Subject Area Human Geography
Term from 2015 to 2018
Project identifier Deutsche Forschungsgemeinschaft (DFG) - Project number 280613791
 
Climate change and the energy transition are currently among the major challenges for cities and affect nearly all communal spheres of activity. While superficially in many political statements there seems to a lot of approval of the necessity for adaptations and transformations, practical implementation advances very differently in individual cities. The proposed project picks up on this tension between political discourse on climate conscious and energy efficient urban planning on the one hand and its implementation in actual local practices on the other. Following a political-geographic perspective, the research centers on the question, why the implementation of climate and energy related targets progresses so differently and by which power-knowledge-relations this can be explained.
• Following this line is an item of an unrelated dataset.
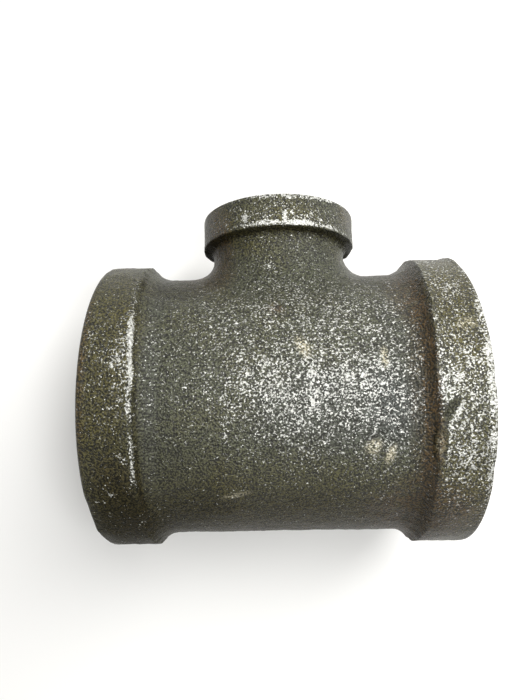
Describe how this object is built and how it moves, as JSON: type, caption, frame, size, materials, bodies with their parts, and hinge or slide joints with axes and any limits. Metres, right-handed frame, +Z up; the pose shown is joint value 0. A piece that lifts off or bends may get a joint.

Drawing on theories of discourse and governmentality, two cities are analyzed, in which norms of energy and climate politics have found their way into political actions to very different degrees. Firstly Münster, which has received several awards for its ecological and climate politics, secondly Dresden, which does not participate in certification programs and ecological awards and has so far shown little palpable actions to implement energy and climate related targets. In the analysis, practices of local protagonists are conceptualized as the effects of systems of knowledge which are constituted on and between different scales as well as technologies of government (in the Foucauldian sense). Methodically both corpus analytical methods of institutionally produced texts as well as qualitative approaches which capture the rationalities and problem perceptions of local actors are applied. With this focus and empirical approach the project contributes to answering the question, how political contents travel, how they are locally adopted and transformed and why political targets are implemented very differently in local contexts. With its empirical focus on discursive-textual processes on the one hand and concrete political and planning practices on the other, the project considers in particular the tension between talking/writing about things and actual decisions and material transformations.